Akar Kegagalan Startup di Asia Tenggara, Ini Faktornya

2 days ago 16

loading...

Di tengah derasnya investasi, ekosistem startup Asia Tenggara masih seringkali diguncang kasus dan penutupan sejumlah perusahaan ternama. Foto/Dok

JAKARTA - Di tengah derasnya investasi, ekosistem startup Asia Tenggara masih seringkali diguncang kasus dan penutupan sejumlah perusahaan ternama. Sebuah whitepaper mengungkapkan bahwa tingginya tingkat kegagalan startup berakar pada faktor struktural dalam perancangan dan tata kelola.

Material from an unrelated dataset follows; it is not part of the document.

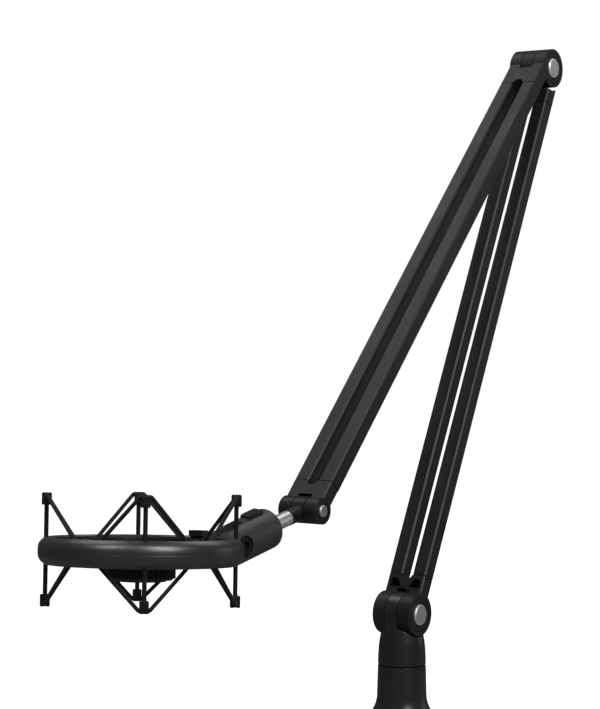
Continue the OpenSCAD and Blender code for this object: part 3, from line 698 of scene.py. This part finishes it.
def deepened_with_painted_shade(piece, place, floor, low, high):
    """Sinks the floors of a cap's two pockets further and gives the pockets the second finish, a near-black
    painted shade.
    """
    back = place.inverted()
    sunk = place.to_3x3() @ Vector((POCKET_SINK * MM, 0, 0))
    level, spare = 0.04, 0.1
    inner, outer = POCKET_SIDES
    for vert in piece.data.vertices:
        spot = back @ vert.co / MM
        within = low - spare < spot.z < high + spare and abs(spot.y) < outer + 2 * spare
        if within and abs(spot.x - floor) < level:
            vert.co -= sunk
    # Faces inside the pockets take the second finish: painted shade, near black.
    for face in piece.data.polygons:
        spots = [back @ piece.data.vertices[k].co / MM for k in face.vertices]
        if all(
            floor - POCKET_SINK - spare < spot.x < floor + POCKET_DEPTH
            and inner < abs(spot.y) < outer
            and low - spare < spot.z < high + spare
            for spot in spots
        ):
            face.material_index = 1


def sunk_rear(piece, place):
    """Moves the rear half of an upper rail further back, so that no light shows through the slot."""
    back = place.inverted()
    sunk = place.to_3x3() @ Vector((RAIL_SINK * MM, 0, 0))
    for vert in piece.data.vertices:
        if (back @ vert.co).x < 0:
            vert.co -= sunk


class STAND_OT_arms(bpy.types.Operator):
    """Rails, end caps and rail screws of both arm sections"""

    bl_idname = "stand.arms"
    bl_label = "Arm sections"

    def execute(self, context):
        rails = ["lower_left_rail", "lower_right_rail", "upper_left_rail", "upper_right_rail"]
        caps = ["lower_arm_foot_cap", "lower_arm_elbow_cap", "upper_arm_elbow_cap", "upper_arm_wrist_cap"]
        top = (ARM_LEN - ELBOW_JOINT) * MM
        for name in rails:
            lower = name.startswith("lower")
            place = LOWER_FRAME if lower else UPPER_FRAME
            ends = (place, (FOOT_JOINT if lower else WRIST_JOINT) * MM, top, sizes().joint_gap)
            rail = softened(name, sizes().rail_edge / MM, keep=in_slot(place), shorten=ends)
            finish_of(rail, black_coat())
            if not lower:
                sunk_rear(rail, place)
        # Painted shade for the caps' pockets: a near-black finish that stands in for their shadow.
        recess = coated_black("Painted recess shade", (0.007, 0.007, 0.007), 0.8, grain=1500, depth=0.3, gloss=0.2)
        for name, pin in zip(caps, (SHOULDER, ELBOW, ELBOW, WRIST)):
            cap = softened(name, sizes().cap_edge / MM, keep=on_seat(pin))
            finish_of(cap, black_moulding())
            if name in POCKETS:
                cap.data.materials.append(recess)
                deepened_with_painted_shade(cap, UPPER_FRAME if pin is WRIST else LOWER_FRAME, *POCKETS[name])
        dress(["lower_rail_screws", "upper_rail_screws"], black_steel(), sizes().fine_edge)
        return {"FINISHED"}


class STAND_OT_knuckles(bpy.types.Operator):
    """Pins, nuts, bushes and friction washers of the shoulder, elbow and wrist"""

    bl_idname = "stand.knuckles"
    bl_label = "Knuckles"

    def execute(self, context):
        silver = tuple(colours().silver)
        # Each pin's share darkens or brightens the one silver as painted light, since the pins stand in
        # different light; rim sets where the painted highlight of the bevel begins.
        for name, centre, radii, share in (
            ("shoulder", SHOULDER, BIG_PIN, 0.75),
            ("elbow", ELBOW, BIG_PIN, 0.95),
            ("wrist", WRIST, SMALL_PIN, 0.5),
        ):
            tone = shade(silver, share)
            steel = turned_metal(
                f"Turned {name} pin", tone, 0.5, centre, (0, 1, 0), metal=0.75, rim=radii[1] - 1
            )
            near = Matrix.Translation(centre) @ Matrix.Rotation(-math.pi / 2, 4, "X")
            far = Matrix.Translation(centre) @ Matrix.Rotation(math.pi / 2, 4, "X")
            pin, nut, bushes = bmesh.new(), bmesh.new(), bmesh.new()
            spun(pin, pin_outline(radii), near)
            spun(nut, nut_outline(radii), far)
            for side in (near, far):
                spun(bushes, bush_outline(radii), side)
            finish_of(shown_for(f"{name}_pin", pin), steel)
            finish_of(shown_for(f"{name}_nut", nut), steel)
            finish_of(shown_for(f"{name}_bushes", bushes), black_moulding())
            finish_node(f"{name}_washers", black_rubber())
        return {"FINISHED"}


# Underside of a pin head or a nut, top of a nut's recess and end of a pin, from the arm's middle
HEAD_LOW = ARM_HALF - 1.45
NUT_BORE_TOP = ARM_HALF - 1.1
PIN_END = 1.2 - ARM_HALF


def cap_outline(head):
    """Bevelled face of a pin head or a nut, from the axis out to the underside."""
    top = ARM_HALF + 0.9
    return [
        (0, top - 0.06),
        (head - 1.1, top - 0.06, 0.1),
        (head - 0.95, top, 0.06),
        (head - 0.75, top, 0.1),
        (head, top - 0.72, 0.12),
        (head, HEAD_LOW),
    ]


def pin_outline(radii):
    """Head and shank of a pin, chamfered at its end."""
    shank, head = radii[:2]
    return rounded([
        *cap_outline(head),
        (shank, HEAD_LOW),
        (shank, PIN_END + 0.4, 0.2),
        (shank - 0.4, PIN_END),
        (0, PIN_END),
    ])


def nut_outline(radii):
    """Round nut with a shallow recess that the pin's end lies in."""
    shank, head = radii[:2]
    return rounded([
        *cap_outline(head),
        (shank + 0.1, HEAD_LOW),
        (shank, NUT_BORE_TOP),
        (0, NUT_BORE_TOP),
    ])


def bush_outline(radii):
    """Flanged sleeve with the cup that the pin head lies in."""
    shank, _, sleeve, flange, cup = radii
    bore = shank + 0.02
    return rounded([
        (bore, TONGUE_HALF + 0.5),
        (sleeve, TONGUE_HALF + 0.5),
        (sleeve, ARM_HALF - 2.6),
        (flange, ARM_HALF - 2.6),
        (flange, ARM_HALF - 0.1, 0.3),
        (cup, ARM_HALF - 0.1, 0.25),
        (cup, ARM_HALF - 1.5),
        (bore, ARM_HALF - 1.5),
    ])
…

Whitepaper berjudul The Corporate Venture Valley of Death, disusun oleh venture builder Wright Partners bersama konsultan inovasi MING Labs lewat program Corporate Venture Launchpad 3.0 (CVL 3.0) yang didukung EDB Singapura, menemukan bahwa problem yang sama juga banyak terjadi pada startup berbasis VC. Mulai dari kekeliruan dalam memetakan permasalahan, tata kelola yang rapuh, serta ketidakcocokan profil pendiri dengan kebutuhan skala dan disiplin eksekusi.

Baca Juga: Potensi Bisnis Startup Masih Terbuka, Intip Strateginya

Berbekal pengalaman meluncurkan tujuh ventura di bawah program CVL serta proyek bersama deretan korporasi lainnya, Wright Partners dan MING Labs menghadirkan sudut pandang praktisi tentang alasan mengapa begitu banyak startup di Asia Tenggara yang berhasil maupun gagal.

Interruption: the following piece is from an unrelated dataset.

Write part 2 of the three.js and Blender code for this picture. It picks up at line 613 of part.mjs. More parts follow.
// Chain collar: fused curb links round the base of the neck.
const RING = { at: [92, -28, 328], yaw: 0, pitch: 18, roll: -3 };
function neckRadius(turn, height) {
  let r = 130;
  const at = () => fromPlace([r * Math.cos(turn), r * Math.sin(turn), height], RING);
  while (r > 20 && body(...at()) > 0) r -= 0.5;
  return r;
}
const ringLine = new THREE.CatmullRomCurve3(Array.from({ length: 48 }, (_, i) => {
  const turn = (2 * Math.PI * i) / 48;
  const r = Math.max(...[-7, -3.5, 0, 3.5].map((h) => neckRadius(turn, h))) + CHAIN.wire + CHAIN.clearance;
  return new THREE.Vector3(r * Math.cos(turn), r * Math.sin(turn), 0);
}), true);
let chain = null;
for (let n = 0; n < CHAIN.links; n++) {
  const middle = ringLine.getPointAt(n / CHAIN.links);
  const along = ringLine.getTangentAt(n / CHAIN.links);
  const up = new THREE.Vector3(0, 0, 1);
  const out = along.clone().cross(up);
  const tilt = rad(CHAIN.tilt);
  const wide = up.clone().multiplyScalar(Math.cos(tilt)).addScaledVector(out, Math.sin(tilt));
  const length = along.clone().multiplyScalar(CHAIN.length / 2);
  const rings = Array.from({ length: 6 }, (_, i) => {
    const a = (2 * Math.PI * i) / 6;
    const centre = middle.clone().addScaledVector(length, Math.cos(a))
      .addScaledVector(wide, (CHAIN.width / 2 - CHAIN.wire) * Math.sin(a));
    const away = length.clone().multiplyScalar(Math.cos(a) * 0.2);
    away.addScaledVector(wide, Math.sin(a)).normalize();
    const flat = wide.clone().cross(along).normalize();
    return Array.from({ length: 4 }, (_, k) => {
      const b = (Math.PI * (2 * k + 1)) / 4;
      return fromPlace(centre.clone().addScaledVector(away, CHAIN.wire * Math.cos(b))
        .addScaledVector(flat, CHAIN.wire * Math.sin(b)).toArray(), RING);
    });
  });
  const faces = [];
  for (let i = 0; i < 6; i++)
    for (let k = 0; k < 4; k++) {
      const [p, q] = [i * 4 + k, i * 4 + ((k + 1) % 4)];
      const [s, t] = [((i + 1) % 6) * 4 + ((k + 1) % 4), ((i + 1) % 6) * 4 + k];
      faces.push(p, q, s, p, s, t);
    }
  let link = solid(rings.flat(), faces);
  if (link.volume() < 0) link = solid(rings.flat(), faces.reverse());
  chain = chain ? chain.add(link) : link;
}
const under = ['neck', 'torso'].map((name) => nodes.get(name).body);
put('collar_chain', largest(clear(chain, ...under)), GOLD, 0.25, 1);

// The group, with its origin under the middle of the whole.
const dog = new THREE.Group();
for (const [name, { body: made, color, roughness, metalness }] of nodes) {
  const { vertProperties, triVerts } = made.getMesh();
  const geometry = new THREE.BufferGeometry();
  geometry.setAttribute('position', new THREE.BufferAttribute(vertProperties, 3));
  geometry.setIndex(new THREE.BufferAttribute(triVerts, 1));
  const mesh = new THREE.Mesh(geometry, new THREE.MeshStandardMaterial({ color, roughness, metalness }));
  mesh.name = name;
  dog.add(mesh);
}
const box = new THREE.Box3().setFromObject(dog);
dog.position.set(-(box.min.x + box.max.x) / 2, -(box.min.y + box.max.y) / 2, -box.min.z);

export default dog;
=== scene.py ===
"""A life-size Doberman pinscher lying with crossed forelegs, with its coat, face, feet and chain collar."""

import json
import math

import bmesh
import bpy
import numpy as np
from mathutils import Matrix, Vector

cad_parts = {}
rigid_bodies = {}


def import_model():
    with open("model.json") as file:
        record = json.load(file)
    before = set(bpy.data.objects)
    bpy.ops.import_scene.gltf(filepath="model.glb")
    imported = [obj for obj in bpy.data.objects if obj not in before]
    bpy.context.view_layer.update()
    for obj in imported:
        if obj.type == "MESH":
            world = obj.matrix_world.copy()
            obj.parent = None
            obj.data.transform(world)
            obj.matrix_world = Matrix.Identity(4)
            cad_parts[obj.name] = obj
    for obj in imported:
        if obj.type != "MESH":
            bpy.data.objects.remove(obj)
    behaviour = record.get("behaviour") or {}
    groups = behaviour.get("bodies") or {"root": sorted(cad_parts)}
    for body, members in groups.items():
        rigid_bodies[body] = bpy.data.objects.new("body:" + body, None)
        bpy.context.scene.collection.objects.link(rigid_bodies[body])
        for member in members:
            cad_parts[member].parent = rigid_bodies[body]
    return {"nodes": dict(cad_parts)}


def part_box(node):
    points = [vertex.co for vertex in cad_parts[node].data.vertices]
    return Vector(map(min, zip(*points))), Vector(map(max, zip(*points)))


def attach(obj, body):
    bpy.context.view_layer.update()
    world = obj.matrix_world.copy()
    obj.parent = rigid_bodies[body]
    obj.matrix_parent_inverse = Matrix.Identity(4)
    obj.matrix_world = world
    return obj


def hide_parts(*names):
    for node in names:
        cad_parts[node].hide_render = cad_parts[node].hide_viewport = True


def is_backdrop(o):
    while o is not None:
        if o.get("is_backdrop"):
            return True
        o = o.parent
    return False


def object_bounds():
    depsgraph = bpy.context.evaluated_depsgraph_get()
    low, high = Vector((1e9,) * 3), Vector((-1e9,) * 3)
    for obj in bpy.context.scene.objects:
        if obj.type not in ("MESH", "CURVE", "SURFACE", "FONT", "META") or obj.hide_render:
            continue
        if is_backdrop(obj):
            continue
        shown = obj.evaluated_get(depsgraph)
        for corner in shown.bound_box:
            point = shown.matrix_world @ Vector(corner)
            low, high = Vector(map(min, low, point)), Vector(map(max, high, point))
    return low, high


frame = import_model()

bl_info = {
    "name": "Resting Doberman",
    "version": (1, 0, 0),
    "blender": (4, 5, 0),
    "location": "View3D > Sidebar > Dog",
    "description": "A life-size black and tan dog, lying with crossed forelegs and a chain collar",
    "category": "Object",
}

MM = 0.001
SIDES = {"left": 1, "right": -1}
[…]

“Corporate venture building memberikan gambaran langsung ke dinamika lapangan yang menjelaskan mengapa banyak perusahaan di Asia Tenggara yang tidak mampu bertahan lama. Pada dasarnya, tanpa tata kelola yang kuat, founders yang tepat, dan disiplin eksekusi, kegagalan akan terus berulang," ungkap Founding Partner at Wright Partners, Ziv Ragowsky.

Kegagalan struktural di ekosistem startup Asia Tenggara

Secara global, sekitar 90% startup mengalami kegagalan, termasuk startup di Asia Tenggara. Namun menurut Wright Partners, penyebab kegagalan startup di kawasan ini bukan hanya sekadar siklus pendanaan atau sentimen investor, melainkan masalah utamanya adalah kegagalan struktural yang menjalar di seluruh ekosistem.

Salah satu isu terbesar adalah tata kelola yang lemah. Dari unicorn yang didukung VC hingga ventura korporat, terlalu banyak startup di kawasan Asia Tenggara, termasuk Indonesia, yang kolaps akibat skandal, lemahnya pengawasan, dan ketidaktepatan pengelolaan.

Pada saat yang sama, Asia Tenggara menghadapi kesenjangan kualitas pendiri: dibandingkan Silicon Valley, jumlah founder berpengalaman dan pengusaha “gelombang kedua” (second-time founders) di kawasan Asia Tenggara masih lebih sedikit. Akibatnya, banyak perusahaan berada di tangan pemimpin yang minim pengalaman scale-up atau disiplin tata kelola.